澁谷 : 地域の中だけで何とかするのではなく、首都圏の力を、地域活性につなげていくということですね。
藤野 : 昨年、全国の主要都市の自治体職員を対象とした「地域活性化フォーラム」が開催されました。東京会場には、内閣府特命担当大臣(地方創生、国家戦略区域特別担当) 石破 茂氏が登壇するなど力を入れる動きも出てきています。
澁谷 : 弊社でも昨年11月に「地方銀行 フードセレクション」を開催し、全国の地方銀行の取引先で販路の拡大を希望する「食」関連の企業と食品担当バイヤーの商談の場を提供しました。今年は過去最高の41行、出展社は585社、614ブースという商談会にまで成長しています。
藤野 : 「地方銀行 フードセレクション」は2006年から10回目の開催を迎えたということで、時代を先取りした地域創生に関わる取組みとして他にはない歴史と価値のある取り組みだと思います。その一方で、2019年に開幕を予定しているラグビーワールドカップ、そして、2020年の東京オリンピック・パラリンピックなど、世界中から外国人を日本に招き、日本を世界に向けて発信する絶好のチャンスを最大限に活かし、その先の持続的な地域創生につながる仕組みづくりのための準備に、残された時間は多くはありません。
澁谷 : 創業はし易くなりましたが、金融機関による創業支援はまだまだ本腰が入っていると言えません。貸し出しにつながらない、時間がかかる、成功するのはごく少ないなど、いろいろ理由はありますが、秘策はあるのでしょうか?
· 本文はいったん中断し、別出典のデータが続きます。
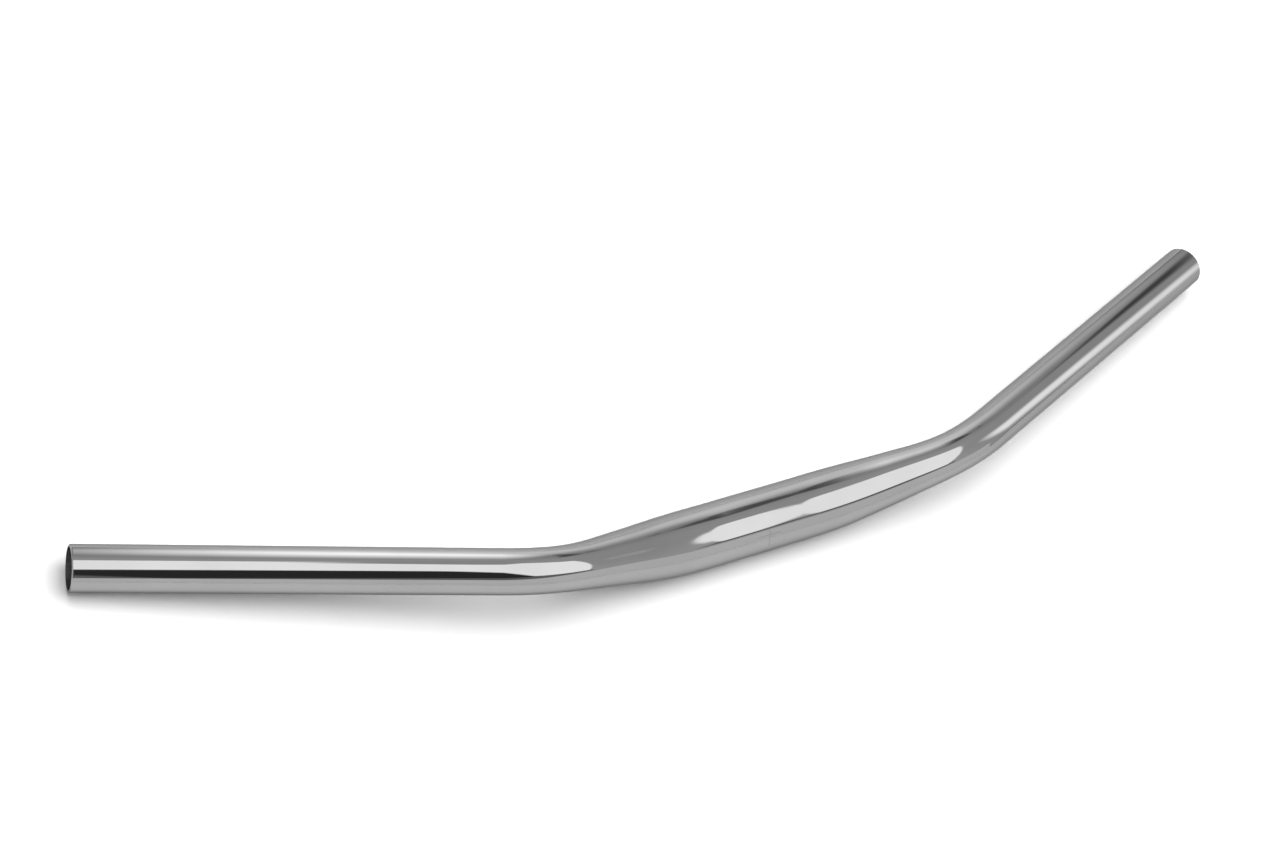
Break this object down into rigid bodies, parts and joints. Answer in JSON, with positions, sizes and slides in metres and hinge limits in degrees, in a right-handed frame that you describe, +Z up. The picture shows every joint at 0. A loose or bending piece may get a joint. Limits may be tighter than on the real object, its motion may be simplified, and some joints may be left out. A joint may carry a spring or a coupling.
{
  "type": "bicycle handlebar",
  "caption": "Low-rise bicycle handlebar: a hollow polished metal tube with a fat straight clamp zone, tapered rises and thin swept-back grips with open ends.",
  "frame": {"origin": "centre of the clamp zone, on its axis", "axes": "+X along the clamp axis to the rider's left, +Y back towards the rider, +Z up from the surface that the bar rests on"},
  "size_m": [0.6792, 0.0991, 0.0434],
  "materials": {
    "polished_metal": "polished bright metal outside, dull dark metal inside the bore"
  },
  "bodies": {
    "root": {"handlebar": "polished_metal"}
  },
  "joints": []
}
藤野 : 貸し出す側、支援する側が、何を成功のゴールとするか、再定義する必要があると思います。先を見据えた持続的な未来の事業性を評価し、創業支援の条件として、能力やビジョンだけではなく、困難を乗り越える高い志と継続力も重要なファクターです。最近では、チャレンジコンテストやアクセラレーションプログラムを用意する金融機関も増えるなど、決算書や事業計画書に加え、ある一定の条件をクリアした企業がより優位な条件で支援が受けられるよう、競争力を高めていく仕組み作りも必要になってくると思います。また、金融機関や自治体が持つ巨大な顧客基盤とマーケットに対して、いかに消費や行動を刺激するアイデアと結び付けていくことができるか。そして、クラウド化が進む会計データと士業の専門性を融合し、支援先の経営者と同じ目線で事業計画の一歩先を行く未来予想を示しつつ、変化に応じた経営の軌道修正や販路拡大を支援し、支援先の事業を通じて社会に対してどのような良い影響を与え続けていくことをミッションとするかについて、常に一人一人が明確に持っておくことが肝要です。
澁谷 : そうですね。銀行の役割として、これからはフィンテックを活用した新しいビジネスマッチングが求められそうです。現在の日本を取り巻く環境変化や少子高齢化といった下で、いかに地域創生の実現に貢献していくことが出来るか、これからも「親身で適切な助言とソリューション」を求める企業経営者の方々のご相談に乗り、地域金融機関や地方自治体とともに企業を発展させるお手伝いに努めていきたいと思います。ありがとうございました。